LSC Technical Issues Conference – home thoughts from abroad

The point of a conference report can sometimes seem unclear. If you were there, you don’t need it. And, if you weren’t, the proceedings – however riveting for those present- can seem more than a little distant. This is mainly for those not in New Orleans for the second day of the Legal Services Corporation technical issues conference and who are now happily into their weekends back home. The day was, in the line of sessions that I chose at any rate, dominated by the heavy hitters of the LSC-influenced, technology-developing community. They are worth looking up  if you want to keep in touch with US developments and think about their implications for us.

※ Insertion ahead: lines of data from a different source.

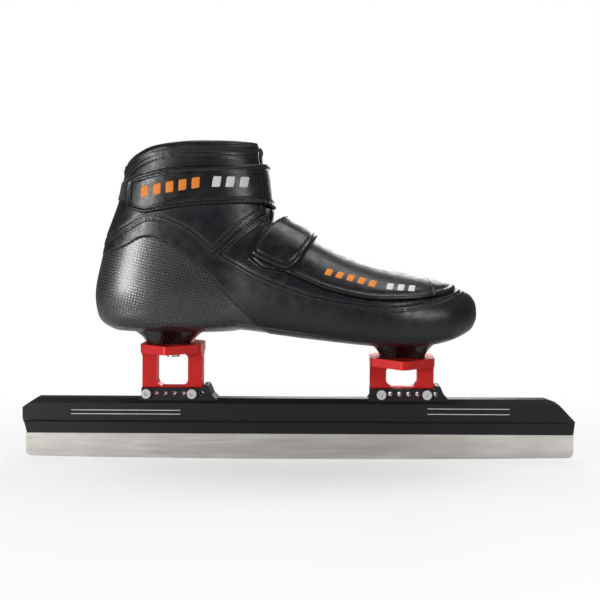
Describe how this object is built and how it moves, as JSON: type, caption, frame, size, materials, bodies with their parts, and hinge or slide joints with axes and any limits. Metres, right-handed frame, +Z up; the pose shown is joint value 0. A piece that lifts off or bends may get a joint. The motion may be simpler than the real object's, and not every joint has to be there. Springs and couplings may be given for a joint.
{
  "type": "speed skate",
  "caption": "Short-track speed skate for the right foot: low padded boot with two wrap straps on a carbon shell, bolted by two red cups to a long fixed blade.",
  "frame": {"origin": "on the ice at the lowest point of the runner's rocker, halfway along the runner, in the runner's centre plane", "axes": "+X to the toe, +Y to the inner (medial) side of the right foot, +Z up"},
  "size_m": [0.4333, 0.1, 0.2519],
  "materials": {
    "runner_steel": "ground lengthwise",
    "tube_black": "black anodised, satin",
    "plug_black": "matte",
    "cup_red": "red anodised, satin",
    "bolt_steel": "bright",
    "carbon": "glossy twill weave",
    "leather_black": "smooth, semi-gloss",
    "lining": "knitted",
    "insole_foam": "woven top cloth",
    "hook_tape": "napped",
    "lace_cord": "braided",
    "eyelet_metal": "black nickel"
  },
  "bodies": {
    "boot": {"mount_bolts": "bolt_steel", "mount_washers": "bolt_steel", "threaded_inserts": "bolt_steel", "carbon_shell": "carbon", "ankle_upper": "leather_black", "vamp_upper": "leather_black", "lower_wrap": "leather_black", "ankle_padding": "lining", "tongue": "leather_black", "insole": "insole_foam", "eyelets": "eyelet_metal", "laces": "lace_cord", "lace_cover_tip": "leather_black", "ankle_hook_band": "hook_tape", "ankle_strap_anchor": "leather_black", "instep_hook_patch": "hook_tape", "instep_strap_anchor": "leather_black"},
    "blade": {"runner": "runner_steel", "tube": "tube_black", "tail_plug": "plug_black", "nose_plug": "plug_black", "rear_cup": "cup_red", "front_cup": "cup_red", "cross_bolts": "bolt_steel", "cross_nuts": "bolt_steel"},
    "ankle_strap": {"ankle_strap": "leather_black"},
    "instep_strap": {"instep_strap": "leather_black"},
    "lace_cover": {"lace_cover": "leather_black"}
  },
  "joints": [
    {"name": "blade_lateral_shift", "type": "slide", "parent": "boot", "child": "blade", "axis": [0, 1, 0], "range_m": [-0.006, 0.006]},
    {"name": "ankle_strap_open", "type": "hinge", "parent": "boot", "child": "ankle_strap", "pos_m": [-0.044, 0.031, 0.21], "axis": [0, 0, 1], "range_deg": [0, 75]},
    {"name": "instep_strap_open", "type": "hinge", "parent": "boot", "child": "instep_strap", "pos_m": [-0.017, 0.042, 0.157], "axis": [-0.953, 0, 0.303], "range_deg": [0, 125]},
    {"name": "lace_cover_lift", "type": "hinge", "parent": "boot", "child": "lace_cover", "pos_m": [0.099, 0, 0.1455], "axis": [0, 1, 0], "range_deg": [0, 10]}
  ],
  "couplings": [
    {"joint": "lace_cover_lift", "follows": "instep_strap_open", "ratio": 0.08}
  ]
}
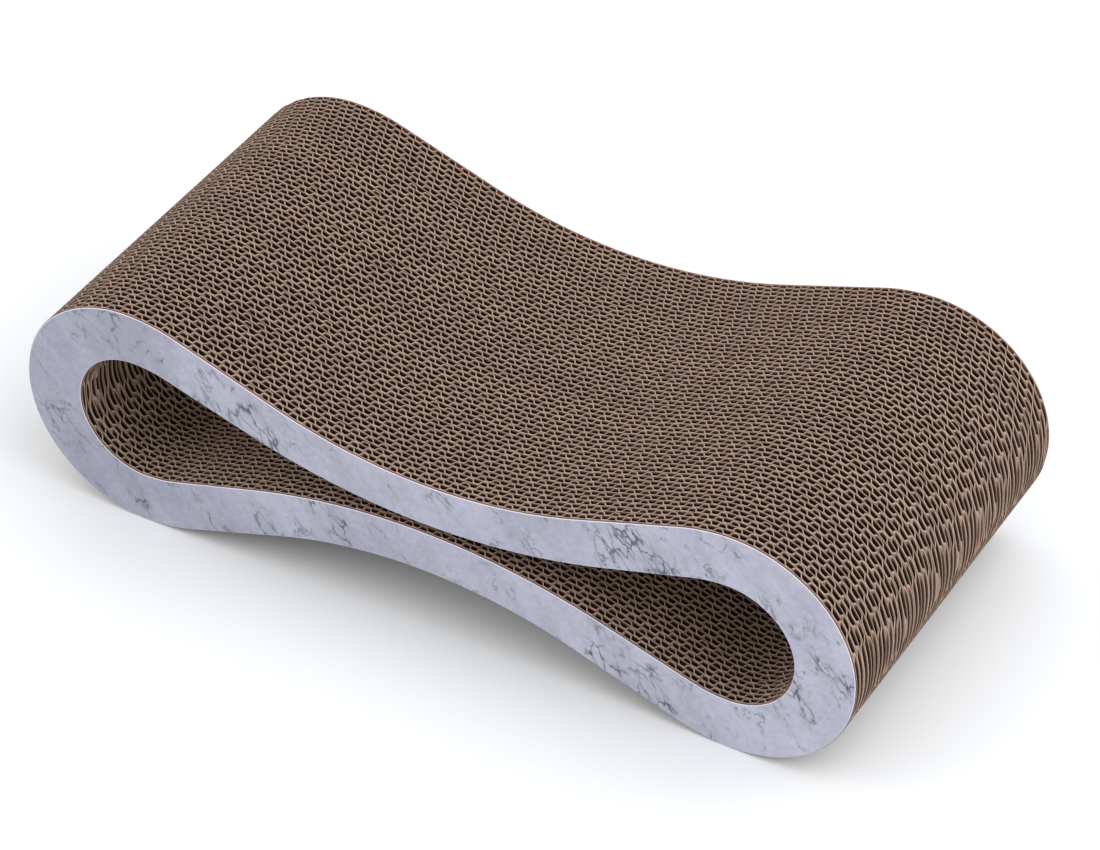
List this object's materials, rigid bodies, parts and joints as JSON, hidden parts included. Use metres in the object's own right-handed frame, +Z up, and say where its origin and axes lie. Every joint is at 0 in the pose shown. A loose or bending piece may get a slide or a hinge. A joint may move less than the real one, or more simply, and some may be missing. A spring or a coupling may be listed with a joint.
{
  "type": "cardboard cat scratcher",
  "caption": "Waisted lounger block of die-cut corrugated cardboard sheets glued side by side, with a teardrop hole under each raised end and a marble-print cover on each flat side.",
  "frame": {"origin": "centre of the block's footprint, on the surface that the two lobes stand on", "axes": "+X along the length, +Y along the stack of sheets from the front cover to the rear cover, +Z up"},
  "size_m": [0.45, 0.2004, 0.126],
  "materials": {
    "corrugated_board": "brown kraft corrugated board with raw cut edges, matte, open flutes running from top to bottom",
    "printed_cover": "white card printed with a pale lavender-grey marble pattern, satin"
  },
  "bodies": {
    "root": {"front_cover": "printed_cover", "sheet_01": "corrugated_board", "sheet_02": "corrugated_board", "sheet_03": "corrugated_board", "sheet_04": "corrugated_board", "sheet_05": "corrugated_board", "sheet_06": "corrugated_board", "sheet_07": "corrugated_board", "sheet_08": "corrugated_board", "sheet_09": "corrugated_board", "sheet_10": "corrugated_board", "sheet_11": "corrugated_board", "sheet_12": "corrugated_board", "sheet_13": "corrugated_board", "sheet_14": "corrugated_board", "sheet_15": "corrugated_board", "sheet_16": "corrugated_board", "sheet_17": "corrugated_board", "sheet_18": "corrugated_board", "sheet_19": "corrugated_board", "sheet_20": "corrugated_board", "sheet_21": "corrugated_board", "sheet_22": "corrugated_board", "sheet_23": "corrugated_board", "sheet_24": "corrugated_board", "sheet_25": "corrugated_board", "sheet_26": "corrugated_board", "sheet_27": "corrugated_board", "sheet_28": "corrugated_board", "sheet_29": "corrugated_board", "sheet_30": "corrugated_board", "sheet_31": "corrugated_board", "sheet_32": "corrugated_board", "sheet_33": "corrugated_board", "sheet_34": "corrugated_board", "sheet_35": "corrugated_board", "sheet_36": "corrugated_board", "sheet_37": "corrugated_board", "sheet_38": "corrugated_board", "sheet_39": "corrugated_board", "sheet_40": "corrugated_board", "sheet_41": "corrugated_board", "sheet_42": "corrugated_board", "sheet_43": "corrugated_board", "sheet_44": "corrugated_board", "sheet_45": "corrugated_board", "sheet_46": "corrugated_board", "sheet_47": "corrugated_board", "sheet_48": "corrugated_board", "sheet_49": "corrugated_board", "sheet_50": "corrugated_board", "sheet_51": "corrugated_board", "sheet_52": "corrugated_board", "sheet_53": "corrugated_board", "sheet_54": "corrugated_board", "sheet_55": "corrugated_board", "sheet_56": "corrugated_board", "rear_cover": "printed_cover"}
  },
  "joints": []
}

In the interests of full disclosure, I should probably say that I missed what was credibly reported as the hit of yesterday. I was trawling pharmacies for a grab bag of medication to deal with what certainly feels like a near fatal collision of jet lag and a monster cold. The star was Margaret Hagan, the doyenne of the legal design movement, who has really transformed much of the best process in digitalisation by courts and legal service providers. She is remarkable for her emphasis on the user and re-conceiving services from their perspective in a visual and collaborative way. Look at her work and see exactly how Her Majesty’s Courts and Tribunals Service is going astray in digitalising small claims.

Coming up next was Illinois Legal Aid Online, a reliable and regular contributor to these conferences. They presented on a new online triage and referral system which sought to match users and providers on the basis of geography, means, scope, type of problem etc. The importance of this is the need in all jurisdictions for a central point where people can get access both to the best available services and resources. Get this right and you have a pretty useful product which may be the one access to justice technology project to be internationally replicable in the manner of those addressing needs in the commercial market. From a domestic U.K. angle, the issue would be which organisation should host such provision and how could it relate to existing services like the information available on the Citizens Advice site. But, if we could overcome that, we could set up an infrastructure that begins to address the gaps between self help, referral to NGOs and to lawyers.

The conference included a discussion on unbundling led by the tireless Katherine Alteneder of the National .Self Represented Litigation Network. This introduced the first new catchphrase of the conference. Have you heard of ‘low bono’? No, neither had I. But, fascinatingly, the Chicago Bar Foundation, whose members must be considerably more liberal than many others in the world, have endorsed this concept and actually encouraged a small cohort of newly qualified lawyers to undercut their elders on elements of unbundled services.

No conference of this kind would be complete without a contribution from the California Courts. They have, perhaps illogically but certainly effectively, responded to a crisis of unrepresented litigants by establishing a network of self help centres. These operate technically within the court structure but are clearly pushing the boundaries toward legal help. This is a challenge to which our courts may have to rise if legal aid remains in its current decimated state. California’s latest venture is into the use of video to maximise services in remote  areas. It surely has to be the way to go. A number of presentations explored the use of video connection. One of the most interesting covered was the use of cheap Echo Show connections to link between offices rather than through video and computers.

The final contribution that fits into the category of old-timer heavy hitting was John Maher’s presentation in the last plenary ‘rapid fire tech’ session of CALI’s A2J Author. You can catch this on the LSC’s Facebook page. (I have, of course, cancelled my Facebook identity but you can still get in). It is the last of the second set of presentations. Viewing it will take less than 7 Minutes. A2J Author really is the best combination of a teaching tool for law undergraduates and a DIY interactive/visual document self assembly programme. Someone should develop a UK franchise.

So, the sun rises once more. This time on the last day of the conference. Mercifully, it runs only to lunchtime. These Americans begin early and finish late. I should find someone to talk with to see if I have regained the power of speech.